When the staff finally decide to step in and take a peek, the blood on the floor just happens to slip their mind.
Something that can’t possibly slip their mind, however, are the clouds of pungent smoke that fill the air. Smoking students is one of many things that staff in nearly every high school can’t seem to get under control — this generation of high schoolers has already succumbed to smoking.
Whether it’s weed or nicotine, the puffs of second-hand smoke fill entire buildings and deter any students who actually want to use the restroom for its intended purposes.
By the time the smoke creeps out of the bathrooms, staff already know. And if that isn’t a dead giveaway, then the swaths of red-eyed teenagers who spill out of the bathroom are.
Junior Sulanita Morales shared her account.
“Smoking just stinks up the entire bathroom and it’s unnecessary,” Morales said. “It’s not good for you and you’re just taking up your own time and others, causing people to wait in line.”
While smoking is a clear hindrance to the use of the school bathrooms, there is something else that basically makes them unusable.
Students with toilet paper, drugs and food are all too eager to trash the bathrooms.
Sinks get trashed and clogged with these same items and make what would be a brisk hand-washing into something that might not even happen.
Moreover, depending on the severity of their destruction, toilets can become clogged and cause them to leak or break, creating an unavailable stall.

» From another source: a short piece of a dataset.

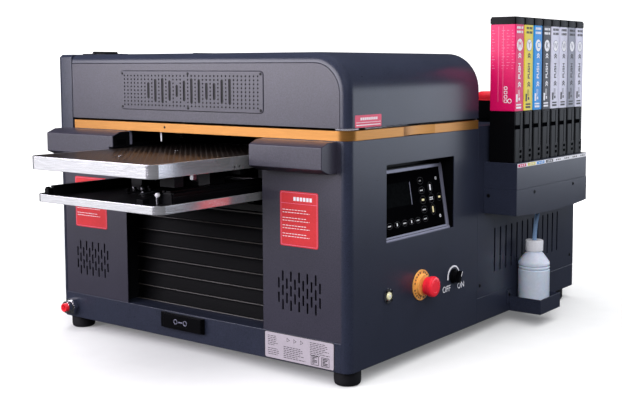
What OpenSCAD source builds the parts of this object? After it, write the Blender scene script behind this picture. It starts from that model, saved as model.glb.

Aside from slowing down the line further, it becomes a costly expense for the school.
All these factors mesh simultaneously into a chaotic whirlwind that leaves the school’s poor janitors cleaning up a larger mess than they signed up for.
Bathrooms aren’t supposed to be social hotspots — students shouldn’t even want to be in them for longer than they have to. But misbehavior finds a way.
Our staff needs to strictly supervise the bathrooms. Students aren’t using it for intended purposes and treat it like it’s a lawless land.
And for students, if you choose to engage in these questionable activities, do it somewhere else. Somewhere that doesn’t disrupt the natural order.